→ Directions:
Copy out precisely the lines beginning at the line that contains "What build123d script" and ending at the line that contains "size in millimetres.", including both.

→ Source records:
◆ ◆ ◆ ◆ ◆
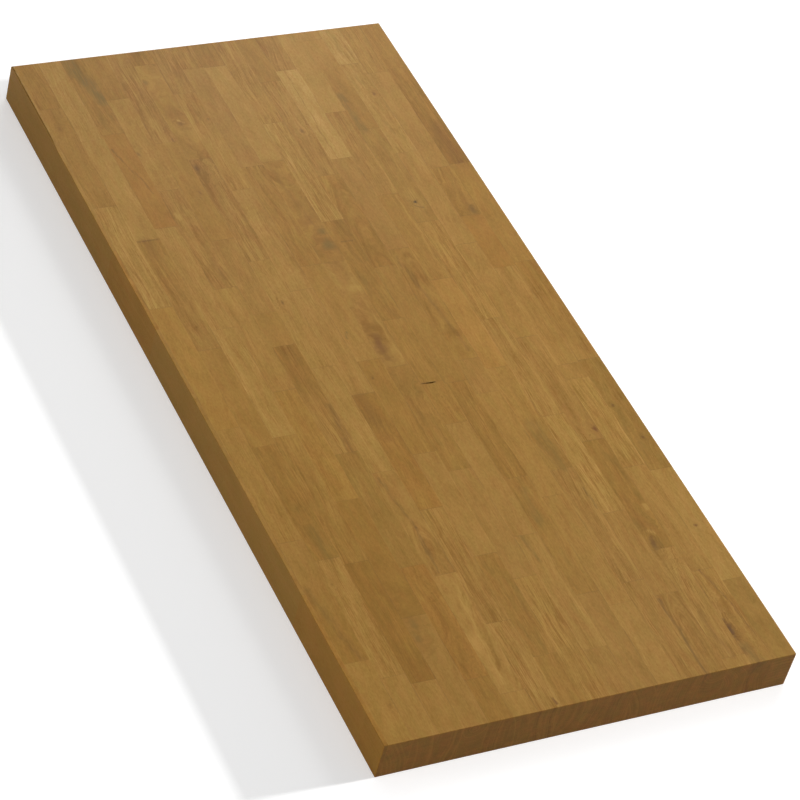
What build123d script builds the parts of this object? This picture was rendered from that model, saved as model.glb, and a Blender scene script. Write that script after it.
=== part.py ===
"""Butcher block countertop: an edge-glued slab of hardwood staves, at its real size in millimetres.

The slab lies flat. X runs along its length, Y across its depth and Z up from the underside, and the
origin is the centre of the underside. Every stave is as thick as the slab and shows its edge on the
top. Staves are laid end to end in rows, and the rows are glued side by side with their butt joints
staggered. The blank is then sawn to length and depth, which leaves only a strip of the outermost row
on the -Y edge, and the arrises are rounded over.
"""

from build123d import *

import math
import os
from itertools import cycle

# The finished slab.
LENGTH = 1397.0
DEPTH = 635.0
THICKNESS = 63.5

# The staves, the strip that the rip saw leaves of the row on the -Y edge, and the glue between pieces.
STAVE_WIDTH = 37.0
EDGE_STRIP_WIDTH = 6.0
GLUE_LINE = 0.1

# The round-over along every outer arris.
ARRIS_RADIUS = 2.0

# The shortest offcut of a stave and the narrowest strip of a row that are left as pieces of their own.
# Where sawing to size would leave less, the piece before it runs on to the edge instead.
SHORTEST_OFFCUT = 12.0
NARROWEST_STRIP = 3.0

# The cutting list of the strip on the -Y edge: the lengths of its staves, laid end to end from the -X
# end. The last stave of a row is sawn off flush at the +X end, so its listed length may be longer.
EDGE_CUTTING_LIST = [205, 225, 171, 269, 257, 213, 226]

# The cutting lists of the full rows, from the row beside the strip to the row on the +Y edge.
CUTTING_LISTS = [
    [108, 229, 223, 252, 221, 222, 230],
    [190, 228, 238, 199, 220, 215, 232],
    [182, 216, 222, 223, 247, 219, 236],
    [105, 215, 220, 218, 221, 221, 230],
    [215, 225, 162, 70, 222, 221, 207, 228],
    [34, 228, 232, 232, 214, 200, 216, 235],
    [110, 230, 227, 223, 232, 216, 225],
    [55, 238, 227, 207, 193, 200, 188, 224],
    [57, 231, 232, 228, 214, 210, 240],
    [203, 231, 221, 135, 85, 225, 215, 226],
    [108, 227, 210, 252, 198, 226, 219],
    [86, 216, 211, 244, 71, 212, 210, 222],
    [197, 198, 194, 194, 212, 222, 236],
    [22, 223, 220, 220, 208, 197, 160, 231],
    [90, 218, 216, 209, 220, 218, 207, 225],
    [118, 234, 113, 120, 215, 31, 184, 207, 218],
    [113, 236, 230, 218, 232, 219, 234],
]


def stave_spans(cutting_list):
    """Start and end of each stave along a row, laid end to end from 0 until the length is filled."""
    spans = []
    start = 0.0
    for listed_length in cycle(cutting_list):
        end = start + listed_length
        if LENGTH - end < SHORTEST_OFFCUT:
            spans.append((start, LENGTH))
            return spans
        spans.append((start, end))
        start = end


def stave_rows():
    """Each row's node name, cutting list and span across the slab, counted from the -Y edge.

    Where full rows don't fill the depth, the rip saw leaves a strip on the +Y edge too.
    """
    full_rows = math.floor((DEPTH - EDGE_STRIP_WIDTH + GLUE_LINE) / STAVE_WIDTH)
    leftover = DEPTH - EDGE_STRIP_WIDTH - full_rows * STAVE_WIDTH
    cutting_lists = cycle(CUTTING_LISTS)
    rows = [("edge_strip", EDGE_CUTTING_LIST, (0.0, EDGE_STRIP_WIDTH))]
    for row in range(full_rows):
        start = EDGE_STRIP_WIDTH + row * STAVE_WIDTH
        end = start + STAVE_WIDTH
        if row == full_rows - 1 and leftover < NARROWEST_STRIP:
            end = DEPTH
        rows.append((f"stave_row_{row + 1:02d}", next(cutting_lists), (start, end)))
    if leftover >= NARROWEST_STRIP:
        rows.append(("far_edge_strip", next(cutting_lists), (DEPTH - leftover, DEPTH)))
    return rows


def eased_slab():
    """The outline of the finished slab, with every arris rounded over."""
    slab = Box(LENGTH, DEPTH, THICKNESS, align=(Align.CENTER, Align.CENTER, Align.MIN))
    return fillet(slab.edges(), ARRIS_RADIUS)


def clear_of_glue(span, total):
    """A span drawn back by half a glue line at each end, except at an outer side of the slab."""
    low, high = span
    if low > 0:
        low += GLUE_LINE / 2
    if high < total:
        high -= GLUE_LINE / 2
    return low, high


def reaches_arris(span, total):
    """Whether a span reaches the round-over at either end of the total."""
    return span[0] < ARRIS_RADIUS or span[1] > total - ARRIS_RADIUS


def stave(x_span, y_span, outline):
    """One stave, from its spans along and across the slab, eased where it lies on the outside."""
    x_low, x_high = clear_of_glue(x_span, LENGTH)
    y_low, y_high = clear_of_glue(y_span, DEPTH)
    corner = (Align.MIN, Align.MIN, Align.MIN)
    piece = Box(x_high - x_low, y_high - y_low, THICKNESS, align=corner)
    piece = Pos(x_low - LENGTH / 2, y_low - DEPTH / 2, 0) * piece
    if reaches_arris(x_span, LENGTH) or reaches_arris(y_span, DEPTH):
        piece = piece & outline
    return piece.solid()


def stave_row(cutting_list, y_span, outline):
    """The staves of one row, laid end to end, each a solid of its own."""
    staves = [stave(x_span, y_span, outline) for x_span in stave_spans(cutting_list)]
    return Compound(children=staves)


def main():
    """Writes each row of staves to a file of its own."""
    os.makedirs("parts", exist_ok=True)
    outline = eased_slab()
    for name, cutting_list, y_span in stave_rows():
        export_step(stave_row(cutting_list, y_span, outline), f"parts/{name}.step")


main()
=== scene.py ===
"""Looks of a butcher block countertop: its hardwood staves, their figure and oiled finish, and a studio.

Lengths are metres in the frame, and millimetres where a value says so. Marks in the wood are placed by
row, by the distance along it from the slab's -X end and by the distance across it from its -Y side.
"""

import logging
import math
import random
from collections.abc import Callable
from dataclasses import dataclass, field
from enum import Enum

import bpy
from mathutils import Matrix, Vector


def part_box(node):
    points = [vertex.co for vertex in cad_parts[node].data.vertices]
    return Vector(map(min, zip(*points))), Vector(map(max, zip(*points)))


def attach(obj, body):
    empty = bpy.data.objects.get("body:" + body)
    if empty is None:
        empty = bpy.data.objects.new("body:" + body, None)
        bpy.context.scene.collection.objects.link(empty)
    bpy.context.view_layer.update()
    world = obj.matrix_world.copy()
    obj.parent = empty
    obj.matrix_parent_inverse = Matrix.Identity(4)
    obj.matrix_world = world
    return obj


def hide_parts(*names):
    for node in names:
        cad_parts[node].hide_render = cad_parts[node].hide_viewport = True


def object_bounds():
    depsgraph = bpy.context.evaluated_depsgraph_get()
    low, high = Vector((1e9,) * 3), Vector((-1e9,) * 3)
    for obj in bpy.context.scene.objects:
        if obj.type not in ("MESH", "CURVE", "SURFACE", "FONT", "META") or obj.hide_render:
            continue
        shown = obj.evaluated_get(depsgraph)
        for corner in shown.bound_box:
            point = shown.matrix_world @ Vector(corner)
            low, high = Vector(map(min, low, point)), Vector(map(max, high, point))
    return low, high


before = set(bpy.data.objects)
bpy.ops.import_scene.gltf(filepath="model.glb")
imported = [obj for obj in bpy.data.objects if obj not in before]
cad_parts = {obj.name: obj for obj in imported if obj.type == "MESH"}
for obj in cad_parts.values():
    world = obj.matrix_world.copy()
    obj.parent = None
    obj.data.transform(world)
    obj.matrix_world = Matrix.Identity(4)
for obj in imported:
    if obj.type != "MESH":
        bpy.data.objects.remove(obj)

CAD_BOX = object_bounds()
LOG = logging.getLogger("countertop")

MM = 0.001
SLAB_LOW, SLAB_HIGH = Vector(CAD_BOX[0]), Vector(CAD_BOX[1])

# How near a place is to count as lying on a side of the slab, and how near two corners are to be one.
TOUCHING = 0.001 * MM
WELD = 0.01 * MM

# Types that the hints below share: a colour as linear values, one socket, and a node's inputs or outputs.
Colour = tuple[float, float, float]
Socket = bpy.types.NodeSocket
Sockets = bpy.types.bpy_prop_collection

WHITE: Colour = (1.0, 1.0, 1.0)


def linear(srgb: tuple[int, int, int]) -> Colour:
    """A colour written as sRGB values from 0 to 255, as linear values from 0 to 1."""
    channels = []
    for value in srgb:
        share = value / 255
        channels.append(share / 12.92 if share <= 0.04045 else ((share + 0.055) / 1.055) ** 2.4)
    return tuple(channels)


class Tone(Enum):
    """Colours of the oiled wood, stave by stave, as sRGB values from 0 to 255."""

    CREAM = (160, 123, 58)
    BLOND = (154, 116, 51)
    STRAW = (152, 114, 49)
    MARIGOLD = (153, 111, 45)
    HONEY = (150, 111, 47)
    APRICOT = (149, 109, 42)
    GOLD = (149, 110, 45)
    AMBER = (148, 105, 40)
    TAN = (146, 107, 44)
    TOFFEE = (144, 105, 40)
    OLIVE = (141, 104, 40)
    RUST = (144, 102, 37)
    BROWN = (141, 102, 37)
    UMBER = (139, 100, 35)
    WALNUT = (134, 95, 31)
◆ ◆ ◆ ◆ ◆
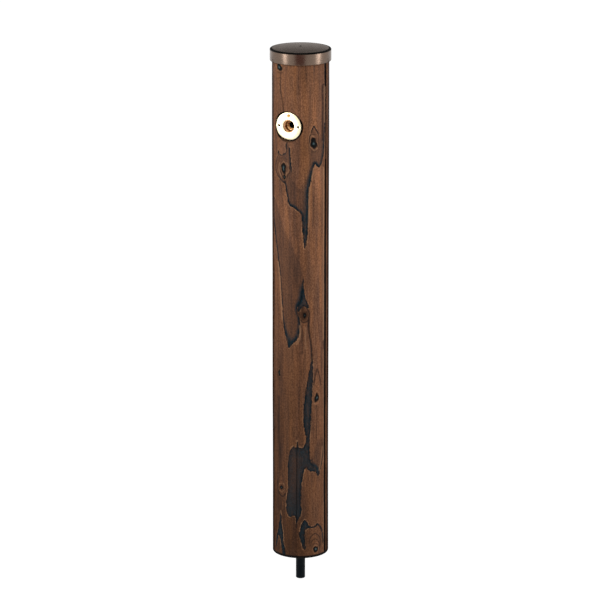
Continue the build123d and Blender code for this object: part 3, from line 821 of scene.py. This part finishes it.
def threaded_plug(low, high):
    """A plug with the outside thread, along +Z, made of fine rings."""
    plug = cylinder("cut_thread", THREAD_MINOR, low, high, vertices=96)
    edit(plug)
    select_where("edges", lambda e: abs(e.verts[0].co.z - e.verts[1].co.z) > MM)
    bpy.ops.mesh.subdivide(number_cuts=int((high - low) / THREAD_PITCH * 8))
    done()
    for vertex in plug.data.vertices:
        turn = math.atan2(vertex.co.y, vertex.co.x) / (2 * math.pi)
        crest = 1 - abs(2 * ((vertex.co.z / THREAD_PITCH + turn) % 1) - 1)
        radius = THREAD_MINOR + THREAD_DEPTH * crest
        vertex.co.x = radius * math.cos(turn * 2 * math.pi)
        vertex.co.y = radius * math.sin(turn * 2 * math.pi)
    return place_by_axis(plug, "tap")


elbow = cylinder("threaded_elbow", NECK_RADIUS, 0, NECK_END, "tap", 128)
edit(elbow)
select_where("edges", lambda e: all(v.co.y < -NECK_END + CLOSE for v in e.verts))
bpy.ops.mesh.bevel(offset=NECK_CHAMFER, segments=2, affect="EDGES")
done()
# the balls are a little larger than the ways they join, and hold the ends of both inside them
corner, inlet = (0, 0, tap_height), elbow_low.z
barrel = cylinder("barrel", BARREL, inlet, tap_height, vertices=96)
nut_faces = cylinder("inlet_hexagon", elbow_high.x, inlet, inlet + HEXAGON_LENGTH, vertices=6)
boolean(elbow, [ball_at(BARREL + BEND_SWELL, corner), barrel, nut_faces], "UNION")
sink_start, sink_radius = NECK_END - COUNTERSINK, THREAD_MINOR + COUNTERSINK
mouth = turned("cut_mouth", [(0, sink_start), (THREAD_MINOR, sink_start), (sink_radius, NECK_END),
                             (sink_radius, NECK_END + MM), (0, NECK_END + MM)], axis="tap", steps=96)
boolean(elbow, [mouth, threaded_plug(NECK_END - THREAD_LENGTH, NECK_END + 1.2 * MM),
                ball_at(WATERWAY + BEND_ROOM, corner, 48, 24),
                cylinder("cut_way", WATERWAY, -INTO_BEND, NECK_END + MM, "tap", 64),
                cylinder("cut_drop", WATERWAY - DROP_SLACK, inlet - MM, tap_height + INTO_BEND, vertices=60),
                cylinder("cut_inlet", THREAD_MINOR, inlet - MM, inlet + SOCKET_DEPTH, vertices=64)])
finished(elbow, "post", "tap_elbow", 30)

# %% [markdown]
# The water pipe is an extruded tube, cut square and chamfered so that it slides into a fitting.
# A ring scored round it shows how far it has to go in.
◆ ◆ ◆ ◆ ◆
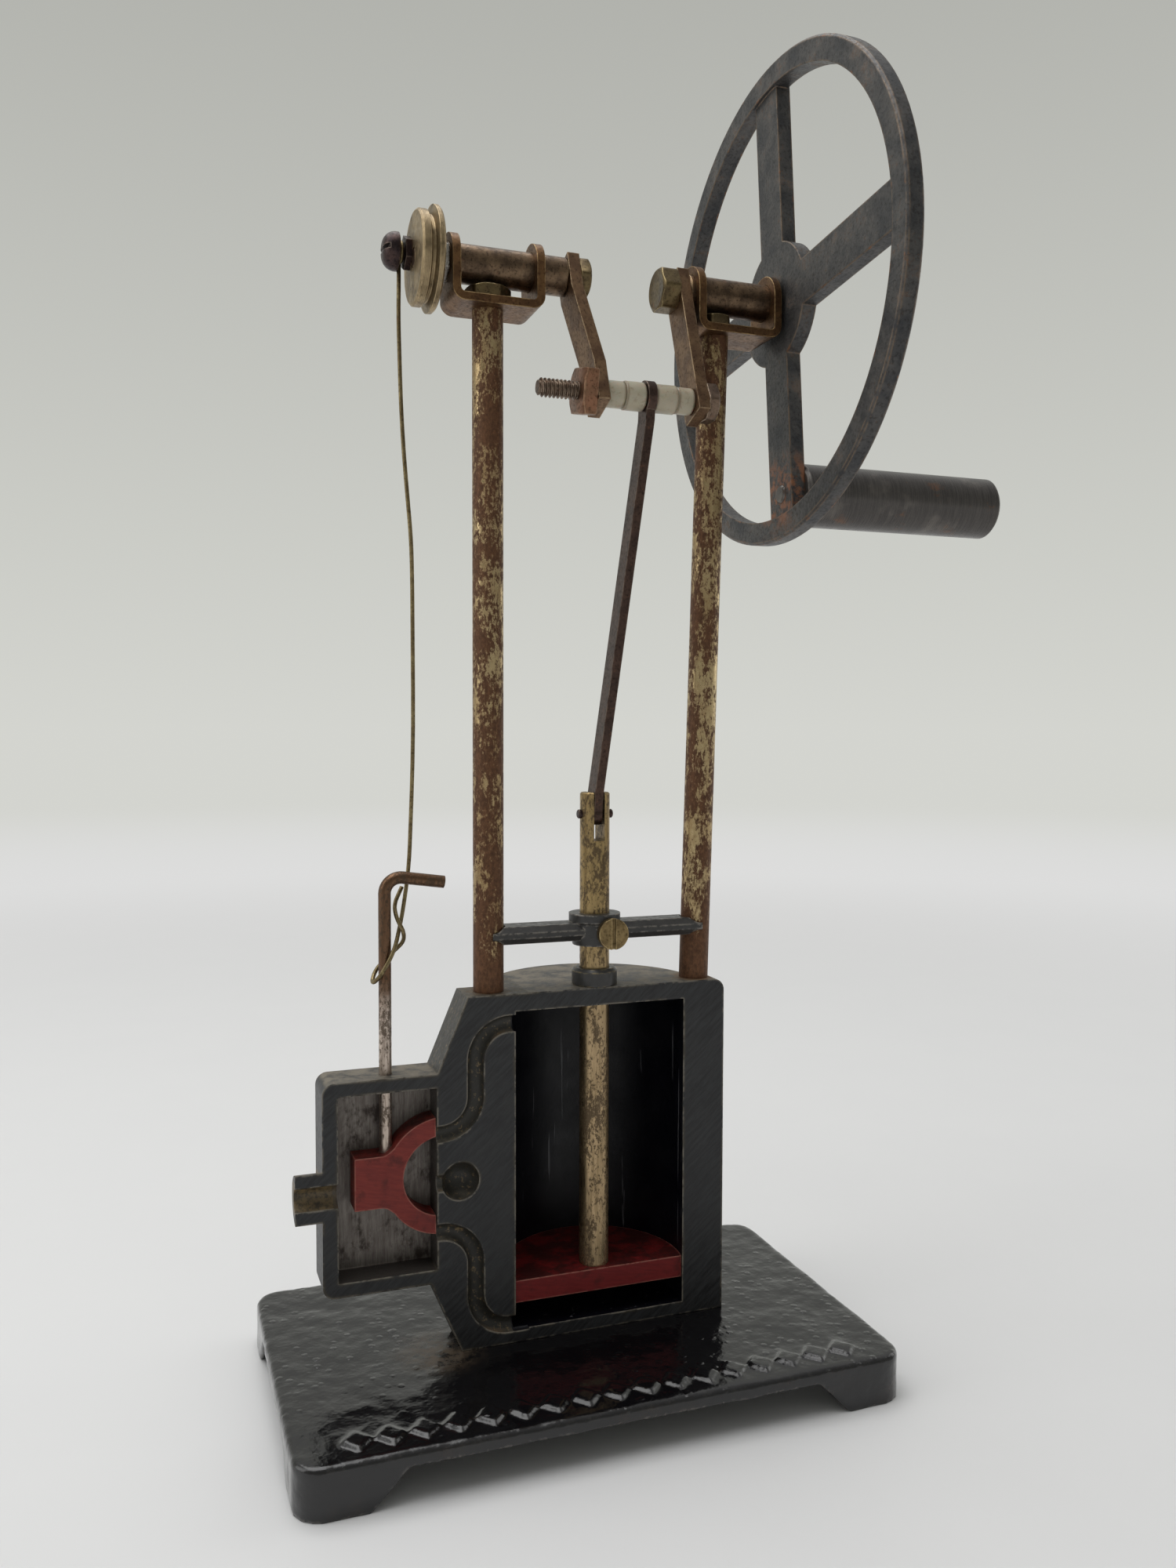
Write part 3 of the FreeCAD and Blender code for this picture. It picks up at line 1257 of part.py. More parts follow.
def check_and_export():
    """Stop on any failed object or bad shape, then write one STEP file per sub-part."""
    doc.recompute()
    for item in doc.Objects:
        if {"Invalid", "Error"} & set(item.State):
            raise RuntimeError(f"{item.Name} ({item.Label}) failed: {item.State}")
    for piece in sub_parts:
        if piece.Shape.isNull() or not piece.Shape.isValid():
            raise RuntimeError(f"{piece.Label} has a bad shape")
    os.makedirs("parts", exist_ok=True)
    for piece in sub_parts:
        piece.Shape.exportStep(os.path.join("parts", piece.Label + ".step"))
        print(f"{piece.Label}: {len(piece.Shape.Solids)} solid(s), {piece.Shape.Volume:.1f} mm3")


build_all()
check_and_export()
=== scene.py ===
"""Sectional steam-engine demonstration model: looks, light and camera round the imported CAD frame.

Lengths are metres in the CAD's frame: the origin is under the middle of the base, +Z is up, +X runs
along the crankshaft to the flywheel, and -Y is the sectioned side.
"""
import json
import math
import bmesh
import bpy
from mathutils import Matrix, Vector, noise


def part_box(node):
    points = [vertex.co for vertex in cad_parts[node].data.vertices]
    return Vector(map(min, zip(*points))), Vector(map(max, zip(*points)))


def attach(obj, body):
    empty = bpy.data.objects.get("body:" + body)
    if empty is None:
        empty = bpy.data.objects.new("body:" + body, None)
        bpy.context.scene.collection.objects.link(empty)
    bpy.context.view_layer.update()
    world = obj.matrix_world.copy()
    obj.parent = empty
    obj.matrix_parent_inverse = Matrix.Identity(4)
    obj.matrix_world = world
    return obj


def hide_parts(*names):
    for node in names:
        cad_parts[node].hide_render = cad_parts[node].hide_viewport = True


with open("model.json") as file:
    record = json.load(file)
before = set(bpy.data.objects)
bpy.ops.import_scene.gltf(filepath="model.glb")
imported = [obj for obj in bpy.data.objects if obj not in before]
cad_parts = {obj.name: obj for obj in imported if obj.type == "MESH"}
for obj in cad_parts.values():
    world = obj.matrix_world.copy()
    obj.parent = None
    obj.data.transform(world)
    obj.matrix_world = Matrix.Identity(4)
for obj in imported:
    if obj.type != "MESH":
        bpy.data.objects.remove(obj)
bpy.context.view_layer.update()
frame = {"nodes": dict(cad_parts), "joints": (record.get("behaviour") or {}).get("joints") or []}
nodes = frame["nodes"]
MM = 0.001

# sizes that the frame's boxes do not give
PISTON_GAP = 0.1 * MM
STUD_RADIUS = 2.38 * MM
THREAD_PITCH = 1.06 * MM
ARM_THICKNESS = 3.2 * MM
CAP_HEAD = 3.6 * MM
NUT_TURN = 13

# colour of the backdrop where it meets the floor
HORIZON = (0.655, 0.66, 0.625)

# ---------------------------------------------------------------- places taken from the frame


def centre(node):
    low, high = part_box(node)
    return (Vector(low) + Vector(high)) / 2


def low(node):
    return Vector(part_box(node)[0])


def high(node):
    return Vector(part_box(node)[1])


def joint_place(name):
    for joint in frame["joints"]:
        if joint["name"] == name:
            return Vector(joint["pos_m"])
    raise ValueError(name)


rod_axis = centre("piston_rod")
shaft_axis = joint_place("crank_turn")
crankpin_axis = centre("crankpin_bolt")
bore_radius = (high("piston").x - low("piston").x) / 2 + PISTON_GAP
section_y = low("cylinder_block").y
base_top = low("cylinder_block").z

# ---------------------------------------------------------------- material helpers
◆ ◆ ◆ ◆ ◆
→ Problem solution:
What build123d script builds the parts of this object? This picture was rendered from that model, saved as model.glb, and a Blender scene script. Write that script after it.
=== part.py ===
"""Butcher block countertop: an edge-glued slab of hardwood staves, at its real size in millimetres.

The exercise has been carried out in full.